Au petit matin, j’aperçois sur la branche d’un arbre tombé tout proche un iguane superbe. Sans me lever, la carabine étant à ma portée, je tire, il tombe et je le repêche aussitôt. Cuit avec du riz il me sert de petit déjeuner. C’est alors que je m’aperçois que mon canot a rompu ses amarres il va à la dérive ; je le rattrappe à la nage et le ramène ainsi sur plus de deux cents mètres — exercice matinal qui me met en forme —. Je calfate, répare… Demain le départ !

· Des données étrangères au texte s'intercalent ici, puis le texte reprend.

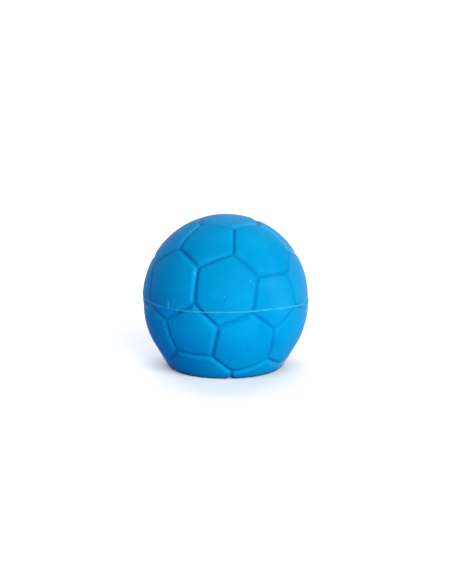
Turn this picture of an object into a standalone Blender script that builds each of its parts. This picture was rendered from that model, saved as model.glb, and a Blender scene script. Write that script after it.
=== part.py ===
"""Case opening friction ball: two moulded rubber half shells bonded round the middle.

The ball is hollow, has a flat grip face underneath and carries a net of moulded
grooves, twelve five-sided and twenty six-sided panels. Metres, +Z up, origin at
the centre of the flat grip face.
"""

import math

import bmesh
import bpy
import numpy as np
from mathutils import Matrix, Vector

# Driving dimensions
BALL_RADIUS = 0.030           # upper half, outside
SEAM_HEIGHT = 0.0256          # bonded joint above the flat grip face
LOWER_SWELL = 1.006           # the lower half is moulded this much fatter at the joint
GRIP_FACE_RADIUS = 0.0210     # where the side of the lower half would meet the flat
GRIP_EDGE_ROUND = 0.0014      # rounding between side and flat
WALL = 0.0075                 # rubber wall thickness

# Lower side curve, as shares of the ball's radius
SIDE_UPRIGHT = 0.434          # how far the side stays upright below the joint
SIDE_LEAN = 0.542             # inward lean of the side where it reaches the flat
SIDE_LEAN_REACH = 0.302       # how far up that lean is felt

# Groove net
GROOVE_HALF_WIDTH = 0.0009
GROOVE_DEPTH = 0.00075
CORNER_SHARE = 34.5           # per cent of a net edge that goes to each five-sided panel
NET_SPIN = -113.5             # degrees, five-sided panel beside the crown panel
NET_TILT = 5.0                # degrees, lean of the crown panel
NET_TILT_TOWARD = -63.5       # degrees, azimuth the crown panel leans to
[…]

Et puis l’indicible tristesse des soirs m’accable à nouveau inexplicablement. Les Boschs palabrent, une tortue mijote, des crapauds buffles croassent, la flamme danse, les mineurs qui étaient venus pour la journée au dégrad sont repartis, le katouri chargé de vivres pour la semaine.

Une angoisse formidable me barre la poitrine ; ma gorge se s-erre, je sens parfois des larmes me brûler les yeux. Je sens que cette appréhension est la peur de la solitude à laquelle je me contrains. J’en viens à songer à ceux qui m’ont écrit au journal, se proposant comme compagnons de route.

Ah ! oui, un copain avec moi ce soir, fumer ensemble notre pipe comme dans les veillées routières.

Te souviens-tu, Marcassin ?

Je pensais que ce serait dur physiquement ! C’est terrible moralement. Moi qui pensais tenir sans faiblesse, qui avais envisagé toutes les hypothèses, jamais l’idée d’être cafardeux ne m’était venue.